Bernadett Timko

The Artwork of Bernadett Timko

Born in Hungary in 1992, Bernadett Timko is a figurative painter who works primarily in oil paints on linen or wood panel. Using a muted but diverse color palette, she captures a wide range of subjects and moods. 

Timko’s initial art training was at the Secondary School of Fine Art in Nyíregyháza, Hungary. She relocated to London to continue her education at Heatherley’s School of Fine Art where she studied figurative painting, printmaking, etching and sculpture. As part of The New School of Art, Timko was a portrait painting tutor in 2023 at the Dairy Studios located within the Old Malling Farm in Lewes, East Sussex. 

Bernadett Timko’s work draws some influence from the emotional atmosphere of classical Hungarian paintings. Despite their display of aesthetic harmony, her works occasionally  contain undercurrents of rebellion and challenge to traditional conventions. Timko’s figures and objects are prominently presented, often highlighted, against a more artistically textured, somber background. She paints both interiors and portraits. However due to Timko’s fascination with people and the presence they emit, portraiture is her main focus. 

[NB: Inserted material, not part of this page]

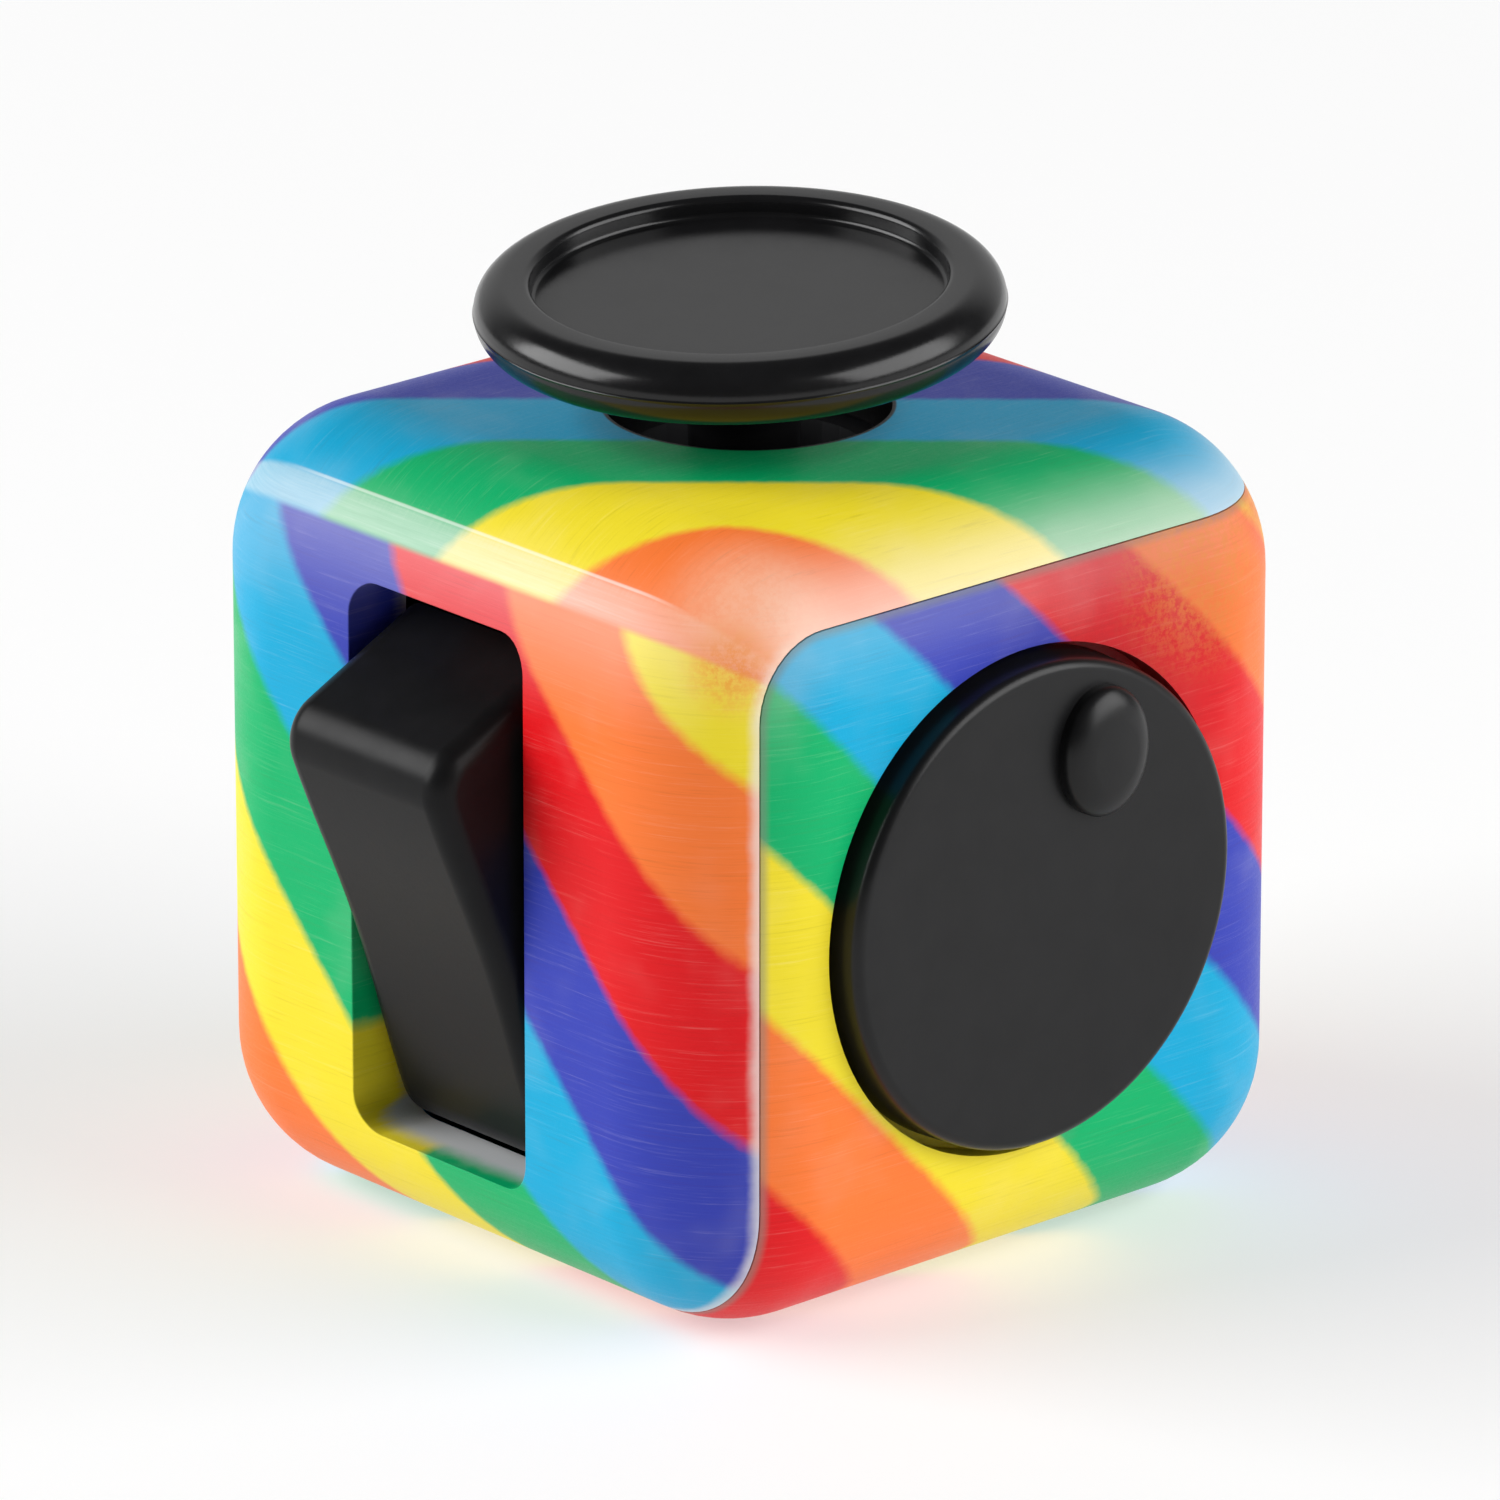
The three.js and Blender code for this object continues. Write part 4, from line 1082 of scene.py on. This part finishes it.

Timko regularly exhibits her work at the prestigious Central London art institution, Mall Galleries, her representative in England. Among her many  awards are two First Prize Winsor & Newton Young Artist Awards from the Royal Institute of Oil Painters (2015 and 2019); two Phyllis Roberts Awards (2015 and 2018); the 2016 Lynn Painter-Stainers Young Artist Award for her painting “Studio 7”; and the 2017 Prince of Wales Portrait Award from the Royal Society of Portrait Painters.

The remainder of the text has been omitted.